Il Messaggero – La scommessa persa

LUIS ha detto addio seduto su un pallone, nel sole ormai estivo di Trigoria. La Roma intorno, i suoi giocatori, quelli che lo hanno appoggiato e difeso fino all’ultimo, che ne hanno apprezzato la tenacia senza farla fruttare. Un po’ più in là, pudicamente defilati, non sorpresi, forse solo spiazzati dalla tempistica, Baldini e Sabatini, i direttori. Nessun americano in giro. Tutti, allenatore, squadra e dirigenti, consci solo dell’evidenza: il progetto fallito in un batter di stagione.
Perché, al di là di una crescita programmata a scalini, restano a loro carico il flop europeo, gli schiaffi brucianti di troppe sconfitte, i derby persi, le cadute a ogni rincorsa. La delusione lontana, quasi estranea, dei nuovi proprietari, per ora chiamati a far fronte a un marchio perdente, difficilmente esportabile. La scommessa – questo lo avevamo detto subito – era a rischio evidente. Perché il tecnico asturiano non aveva mai allenato una squadra di prima serie, per giunta in un calcio, quello italiano, fatto di sottili equilibri tattici, di contromisure più che di gioco, di accorgimenti più che di schemi. Per questo sarà difficile ascoltare nelle prossime ore voci discordanti, l’ammissione di qualche uomo di calcio che goda di questo addio. L’idea dell’innovatore non era peregrina, ma difficile da attuare sicuramente sì. Forse il cammino italiano di Luis sarebbe dovuto partire da una piazza meno esposta: il primo esempio cui ci si può riferire è quello di Zeman, di Foggia, della provincia che non può avere fretta.

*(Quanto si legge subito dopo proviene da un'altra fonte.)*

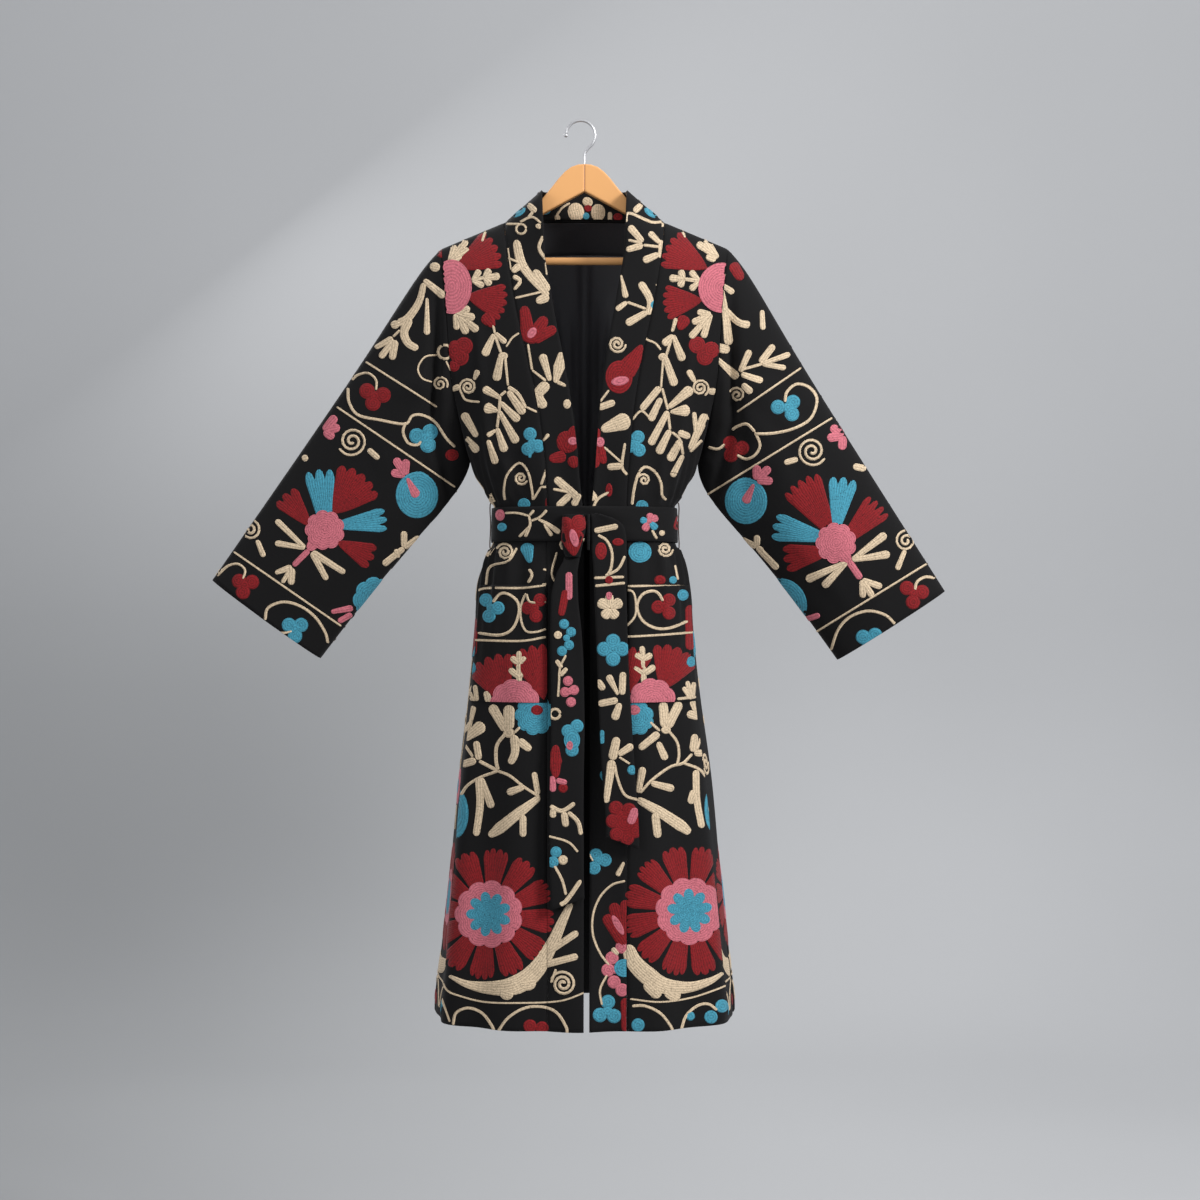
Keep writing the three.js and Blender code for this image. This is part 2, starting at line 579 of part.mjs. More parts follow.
// Patch pockets are the front's own points moved out.
for (const side of [-1, 1]) {
  const inside = (row) => {
    const z = riseOf(row) === null ? heightOf(row) : 0;
    return z < POCKET.top + 1 && z > POCKET.bottom - 1;
  };
  const grid = ROWS.map((row, i) => [row, i])
    .filter(([row]) => inside(row))
    .map(([, i]) => frontGrids[side][i].slice(0, POCKET.columns + 1));
  group.add(wall(side < 0 ? 'pocket_left' : 'pocket_right', grid, POCKET.thick, cloth(),
    { under: LIFT }));
}

// Inside the neck: a plain facing, and the lining with its middle pleat, from the back's own
// points moved in.
function onBack(column, row) {
  const j = Math.max(0, backColumns.findLastIndex((c) => c <= column + 1e-9));
  const i = Math.max(0, ROWS.findLastIndex((r) => r <= row + 1e-9));
  const [j2, i2] = [Math.min(j + 1, backColumns.length - 1), Math.min(i + 1, ROWS.length - 1)];
  const s = j2 > j ? (column - backColumns[j]) / (backColumns[j2] - backColumns[j]) : 0;
  const t = i2 > i ? (row - ROWS[i]) / (ROWS[i2] - ROWS[i]) : 0;
  const mix = (key) => {
    const upper = backGrid[i][j][key].clone().lerp(backGrid[i][j2][key], s);
    return upper.lerp(backGrid[i2][j][key].clone().lerp(backGrid[i2][j2][key], s), t);
  };
  return { p: mix('p'), n: mix('n').normalize() };
}
const moveIn = (columns, rows, deep) =>
  rows.map((row) =>
    columns.map((column) => {
      const { p, n } = onBack(column, row);
      return { p: p.addScaledVector(n, -(CLOTH + LIFT) - deep(column, row)), n };
    }));
const facingRows = RISES.slice(1, 4).map(rowAtRise);
const facingColumns = backColumns.filter((c) => Math.abs(c) < neckShare + 0.08);
group.add(wall('neck_facing', moveIn(facingColumns, facingRows, () => 0.1), 1.2,
  finish('#141415', 0.8)));
const liningRows = ROWS.slice(3).filter((row) => row < rowAtHeight(-612));
const liningColumns = [...facingColumns, -0.03, 0.03, -0.012, 0.012].sort((a, b) => a - b);
const pleat = (column) => 7 * Math.exp(-((column / 0.016) ** 2));
const drape = (column, row) =>
  0.3 + pleat(column) + 1.6 * (1 + Math.cos(column * 26 + 1)) * smooth((row - 0.06) / 0.1);
const liningGrid = moveIn(liningColumns, liningRows, drape);
liningGrid[0].forEach(({ p }) => p.setZ(p.z - 2 * GAP));
group.add(wall('lining_back', liningGrid, 1.2,
  finish('#101012', 0.6)));

// Belt: round the waist over the gathers, then the knot and the two hanging ends.
const waist = (turn, z, off) => {
  const side = Math.sin(turn) < 0 ? -1 : 1;
  const face = Math.cos(turn) > 0 ? -1 : 1;
  const angle = Math.asin(Math.min(1, Math.abs(Math.sin(turn))));
  const wide = level('wide', z);
  const full = level(face < 0 ? 'front' : 'back', z);
  const p = V(side * wide * Math.sin(angle), face * full * Math.cos(angle) ** 0.7, z);
  const q = (a) => V(wide * Math.sin(a), 0, full * Math.cos(a) ** 0.7);
  const b = Math.min(angle, Math.PI / 2 - 1e-3);
  const t = q(b + 5e-4).sub(q(Math.max(0, b - 5e-4))).normalize();
  const n = angle > Math.PI / 2 - 1e-3 ? V(side, 0, 0) : V(side * t.z * -1, face * t.x, 0);
  if (angle < 1e-6) n.set(0, face, 0);
  return { p: p.addScaledVector(n.normalize(), off), n };
};
const beltGrid = [BELT.top, (BELT.top + BELT.bottom) / 2, BELT.bottom].map((z, i) =>
  Array.from({ length: BELT.columns }, (_, k) => {
    const turn = (2 * Math.PI * k) / BELT.columns;
    return waist(turn, z, BELT.off + BELT.thick + (i === 1 ? 0.5 : 0));
  }));
group.add(wall('belt_round', beltGrid, BELT.thick, cloth(), { loop: true }));

/** Depth of the skirt's face where nothing is hollow, for what hangs over it. */
function skirtDepth(x, z) {
  const ratio = Math.min(0.95, Math.abs(x) / level('wide', z));
  const ripple = level('gather', z) + level('flute', z);
  return level('front', z) * (1 - ratio * ratio) ** 0.35 + ripple * 0.8;
}
function tail(name, table, slant) {
  const last = table[table.length - 1];
  const grid = table.map((row) =>
    Array.from({ length: TAIL_COLUMNS + 1 }, (_, k) => {
      const share = k / TAIL_COLUMNS;
      const x = lerp(row.from, row.to, share);
      const z = row.z + (row === last ? slant * (share - 0.5) : 0);
      const near = Math.min(Math.abs(row.from), Math.abs(row.to), Math.abs(x));
      const bend = 1.2 * Math.sin(share * Math.PI * 2 + row.z / 60);
      return { p: V(x, -(skirtDepth(near, z) + row.off + TAPE + 0.6 + bend * 0.5), z), n: V(0, -1, 0) };
    }));
  group.add(wall(name, grid, TAPE, cloth()));
}
tail('belt_tail_left', TAIL_LEFT, TAIL_SLANT.left);
tail('belt_tail_right', TAIL_RIGHT, TAIL_SLANT.right);

// The knot: wraps of the tape over the belt, flat behind and round before.
for (const { name, x: midX, z: midZ, wide, tall, deep, taper, lean } of KNOTS) {
  const face = -(level('front', midZ) + BELT.off + BELT.thick + 1.4);
  const around = 16;
  const rings = 9;
  const points = [];
  const faces = [];
  for (let i = 0; i <= rings; i += 1) {
    const t = i / rings;
    const round = Math.sin(Math.PI * (0.08 + 0.84 * t)) ** 0.5;
    const half = (wide / 2) * (0.62 + 0.38 * round) * (1 - taper * t ** 1.6);
    for (let k = 0; k < around; k += 1) {
      const a = (2 * Math.PI * k) / around;
      const sx = Math.sign(Math.cos(a)) * Math.abs(Math.cos(a)) ** 0.7;
      const sy = Math.max(0, Math.sin(a)) ** 0.8;
      const out = deep * (0.35 + 0.65 * round) * sy;
      points.push(V(midX + half * sx + lean * Math.sin(6 * t), face - out, midZ + tall * (0.5 - t)));
    }
  }
  const ring = (i, k) => i * around + (k % around);
  for (let i = 0; i < rings; i += 1) {
    for (let k = 0; k < around; k += 1) {
      faces.push([ring(i, k), ring(i, k + 1), ring(i + 1, k + 1)]);
      faces.push([ring(i, k), ring(i + 1, k + 1), ring(i + 1, k)]);
    }
  }
  for (const i of [0, rings]) {
    const middle = V(0, 0, 0);
    for (let k = 0; k < around; k += 1) middle.addScaledVector(points[ring(i, k)], 1 / around);
    points.push(middle);
    const m = points.length - 1;
    for (let k = 0; k < around; k += 1) {
      faces.push(i === 0 ? [m, ring(i, k + 1), ring(i, k)] : [m, ring(i, k), ring(i, k + 1)]);
    }
  }
  group.add(solid(name, points, faces, cloth()));
}

/** A round bar along a path. */
function rod(name, path, radius, steps, sides, material) {
  const shape = new THREE.Shape(Array.from({ length: sides }, (_, k) => {
    const a = (2 * Math.PI * k) / sides;
    return new THREE.Vector2(radius * Math.cos(a), radius * Math.sin(a));
  }));
  const geometry = new THREE.ExtrudeGeometry(shape, { steps, extrudePath: path, bevelEnabled: false });
  const mesh = new THREE.Mesh(geometry, material);
  mesh.name = name;
  return mesh;
}
for (const side of [-1, 1]) {
  const waistX = (z) => level('wide', z);
  const path = new THREE.CatmullRomCurve3([
    V(side * (waistX(CARRIER.top) + 1.6), 0, CARRIER.top + 3),
    V(side * (waistX(CARRIER.top) + CARRIER.off * 0.8), 0, CARRIER.top - 1),
    V(side * (waistX(-586) + CARRIER.off + 1), 0, -586),
    V(side * (waistX(CARRIER.bottom) + CARRIER.off * 0.6), 0, CARRIER.bottom + 1),
    V(side * (waistX(CARRIER.bottom) + 1.4), 0, CARRIER.bottom - 3),
  ]);
  group.add(rod(side < 0 ? 'carrier_left' : 'carrier_right', path, CARRIER.radius, 14, 6,
    finish('#3a2a20', 0.9)));
}

// Hanger: two arms, the bar and the hook.
for (const side of [-1, 1]) {
  const under = (x) => shoulderLine(x) - HANGER.under;
  const outline = [
    [0.15, -62], [9, -62.6], [19, -66], [29, -73.5], [38, -83.5], [49, -97.5], [63, -114],
    [86, -132.5], [115, under(115) - 0.4], [150, under(150)], [180, under(180) - 0.4],
    [191, under(191) - 2], [196, under(196) - 6], [197, -206], [194, -210.5], [177, -210.5],
    [176.6, -196.2], [57, -132.2], [0.15, -101.6],
  ];
  const shape = new THREE.Shape(outline.map(([x, z]) => new THREE.Vector2(side * x, z)));
  const edge = 2;
  const geometry = new THREE.ExtrudeGeometry(shape, {
    depth: HANGER.thick - 2 * edge, bevelEnabled: true, bevelSize: edge, bevelOffset: -edge,
    bevelThickness: edge, bevelSegments: 2,
  });
  geometry.translate(0, 0, -(HANGER.thick - 2 * edge) / 2);
  geometry.rotateX(Math.PI / 2);
  const mesh = new THREE.Mesh(geometry, finish('#d99a5b', 0.45));
  mesh.name = side < 0 ? 'hanger_arm_left' : 'hanger_arm_right';
  group.add(mesh);
}
group.add(rod('hanger_bar',
  new THREE.LineCurve3(V(-HANGER.barHalf, 0, HANGER.barZ), V(HANGER.barHalf, 0, HANGER.barZ)),
  HANGER.bar, 1, 20, finish('#d99a5b', 0.45)));

{
  const centre = V(0, 0, HOOK.wire - HOOK.radius);
  const points = [];
  for (let a = HOOK.turn; a >= -20; a -= 12) {
    const t = (a * Math.PI) / 180;
    points.push(V(centre.x + HOOK.radius * Math.cos(t), 0, centre.z + HOOK.radius * Math.sin(t)));
  }
  for (const [x, z] of [[17, -32.5], [11.2, -38.5], [7, -43.6], [5.6, -49], [5.5, -55], [5.5, -61.6]]) {
    points.push(V(x, 0, z));
  }
  group.add(rod('hanger_hook', new THREE.CatmullRomCurve3(points), HOOK.wire, 40, 10,
    finish('#c9c9c9', 0.3, 1)));
  const tip = (HOOK.turn * Math.PI) / 180;
  const way = V(-Math.sin(tip), 0, Math.cos(tip));
  const ball = new THREE.SphereGeometry(HOOK.ball, 14, 9);
  const at = points[0].clone().addScaledVector(way, HOOK.ball + 0.3);
  ball.translate(at.x, at.y, at.z);
  const mesh = new THREE.Mesh(ball, finish('#c9c9c9', 0.3, 1));
  mesh.name = 'hook_tip';
  group.add(mesh);
}

for (const mesh of group.children) {
  if (!mesh.name.startsWith('hanger_hook') && mesh.name !== 'hook_tip') {
    mesh.geometry.translate(MIDDLE_X, 0, 0);
  }
}
export default group;
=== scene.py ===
"""Looks of a long embroidered coat on a wooden hanger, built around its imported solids.

Metres, +Z up, the coat's front faces -Y, and the origin is the inner top of the hook.
The cut repeats the part's own tables in millimetres, so every panel lies on its solid.
"""

import logging
import math
from collections.abc import Callable, Sequence
from dataclasses import dataclass
from enum import Enum

import bmesh
import bpy
import numpy as np
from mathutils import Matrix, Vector


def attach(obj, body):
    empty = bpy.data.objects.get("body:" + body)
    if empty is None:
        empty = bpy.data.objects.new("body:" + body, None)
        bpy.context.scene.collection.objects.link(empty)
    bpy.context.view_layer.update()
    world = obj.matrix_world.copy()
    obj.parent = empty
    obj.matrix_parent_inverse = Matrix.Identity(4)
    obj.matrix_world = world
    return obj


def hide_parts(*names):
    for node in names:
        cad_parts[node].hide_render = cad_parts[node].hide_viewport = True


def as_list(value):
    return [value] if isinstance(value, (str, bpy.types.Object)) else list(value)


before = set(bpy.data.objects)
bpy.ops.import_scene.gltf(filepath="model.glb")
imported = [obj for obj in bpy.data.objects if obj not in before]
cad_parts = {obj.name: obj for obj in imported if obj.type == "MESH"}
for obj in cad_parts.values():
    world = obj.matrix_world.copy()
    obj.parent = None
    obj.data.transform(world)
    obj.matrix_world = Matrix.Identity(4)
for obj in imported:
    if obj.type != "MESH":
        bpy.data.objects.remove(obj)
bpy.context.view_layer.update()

LOG = logging.getLogger("coat")
Array = np.ndarray
MM = 0.001
SIDES = {-1: "left", 1: "right"}


def lerp(a: float, b: float, t: float) -> float:
    """Straight mix of two numbers or arrays."""
    return a + (b - a) * t


def smooth(t: Array) -> Array:
    """Smooth step from 0 to 1."""
    s = np.clip(t, 0, 1)
    return s * s * (3 - 2 * s)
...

A Roma è diverso. I risultati servono subito e a volte neanche bastano. Se sarà Montella, come sembra ormai certo, il nuovo ingegnere del progetto-giovani, avremo la riprova che quell’ansia di stupire è stata cattiva consigliera. E ha prodotto un clamoroso intoppo. Quell’Aeroplanino scacciato dall’hangar è stato un autogol alla Niccolai: chissà perché si è ritenuto immaturo lui che nel nostro calcio è vissuto, e già pronto invece il suo estero sostituto, solo per un motivatore al seguito e un pizzico di tecnologia esibita. La Roma ha perso un anno, Luis una prima occasione. «Non ho saputo dare il cento per cento», ha detto ai giocatori. In realtà si è smarrito molto prima nel tentativo di adeguarsi a un calcio diverso, senza avere la forza di snaturarsi del tutto e senza capire fino in fondo la matrice degli errori. Se ne è assunto, da uomo vero, le responsabilità. Ma quelle sono a monte, sono di un anno fa: il ritorno al passato non è altro che l’ammissione tardiva di un fallimento annunciato.